Jon and Dan could probably live on jiaozi. They are steamed dumplings and there are many different kinds. It’s the food that had the big story about how someone was making them from chemicals and cardboard in Beijing. The government jailed him for false reporting.

Dan thought we should attempt a Chairman Mao pose. I think we just look silly. But – Dan is the chairman, if you had forgotten. Scroll down to July 13th for that post!

Chinese guys playing a game, probably Mahjong. Very common. (photo credit belongs to Lane)

Macau Tower

This is the Macau Tower. Geoffrey used to work here, and the photo below was taken in a restaurant there. (on the first floor) You can bungee jump, skywalk, climb, and do all of these adventure things at the top. Geoffrey’s jumped off of the thing many times and a bunch of other Dak people have too!

I am in Macau right now. Abram and I arrived Monday evening and met Pete Egart, our manager from the USA. We are meeting with some casinos with our displays about content and will be sending proposals to them later. Yvonne (the other KF account exec) also flew in tonight. This is a photo from lunch. (photo from Axel’s camera) I think it is the entire office staff from Macau plus us and Dan from Shanghai.

Wynn Macau

Abram, I and Pete Egart (Keyframe Manager from the USA) went to Macau to visit some of our customers there.

Keyframe did this animation and Daktronics made the display, including the lighting effects around it. They aren’t just lighting effects but capable of video too.

The water show doesn’t get nearly as much attention as the one at the Bellagio in Vegas. It is really cool though.

Grand Lisboa

The Grand Lisboa is pretty sweet. It’s this giant egg that is covered in our ProPuck product. Abram did all of the original content and we created a proposal for more after we got back from Macau. Since it is a pretty low-res screen, we have create the content using certain guidelines.

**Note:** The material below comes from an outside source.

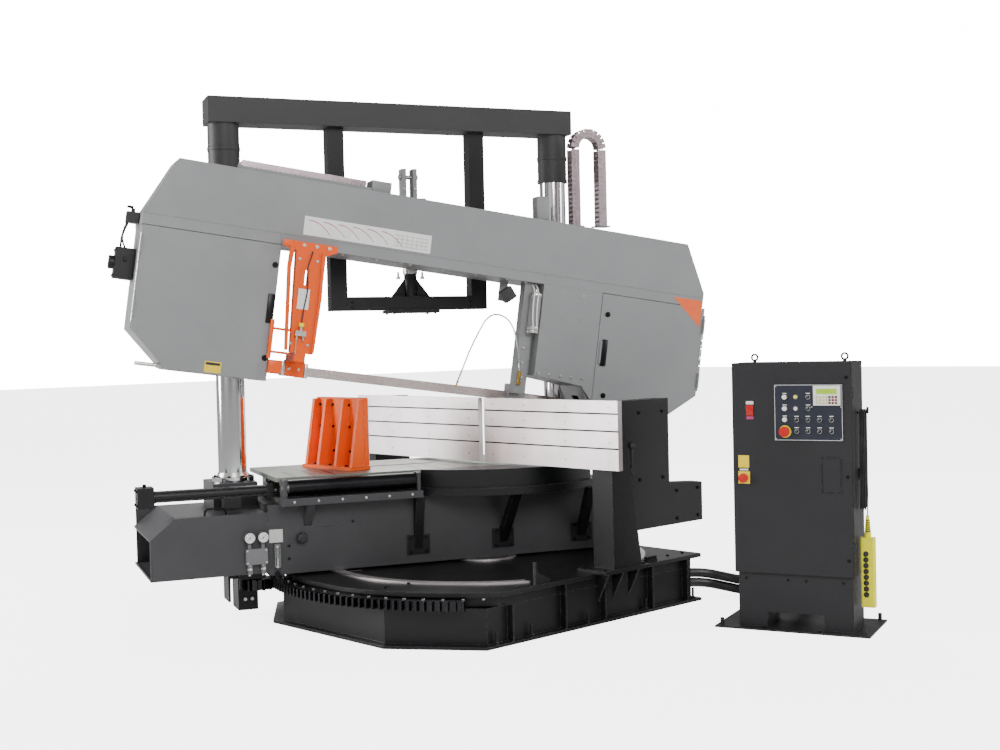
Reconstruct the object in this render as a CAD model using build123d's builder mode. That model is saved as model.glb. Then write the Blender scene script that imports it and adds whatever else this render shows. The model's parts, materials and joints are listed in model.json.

A close up of the ProPucks. Each dot is the size of a hockey puck, and has about 20 LEDs (Light Emitting Diodes) in it. It’s pretty cool that the whole building is a video screen.

Daktronics Shanghai

I thought it was appropriate to put a few pics of the Keyframe office up. We took some for the next edition of the Keyframe internal Daktronics newsletter.
Abram, one of our digital artists, has been here since October 2006.

Yvonne, who is an account executive like me.

Shelley works at the front desk and makes all of our travel arrangements.

Beijing Duck

A group of about 12 Dak people and family members went to a restaurant that specializes in Beijing Duck. It is so good! We ordered about 100 dishes as usual and were stuffed before the duck arrived. It was a nice place and even with drinks, it only cost about $10 per person. We actually got a certificate with the number of our duck on it.

Scorpion was on the menu so we all wanted to try it! It actually doesn’t taste like much – just crisp and crunchy.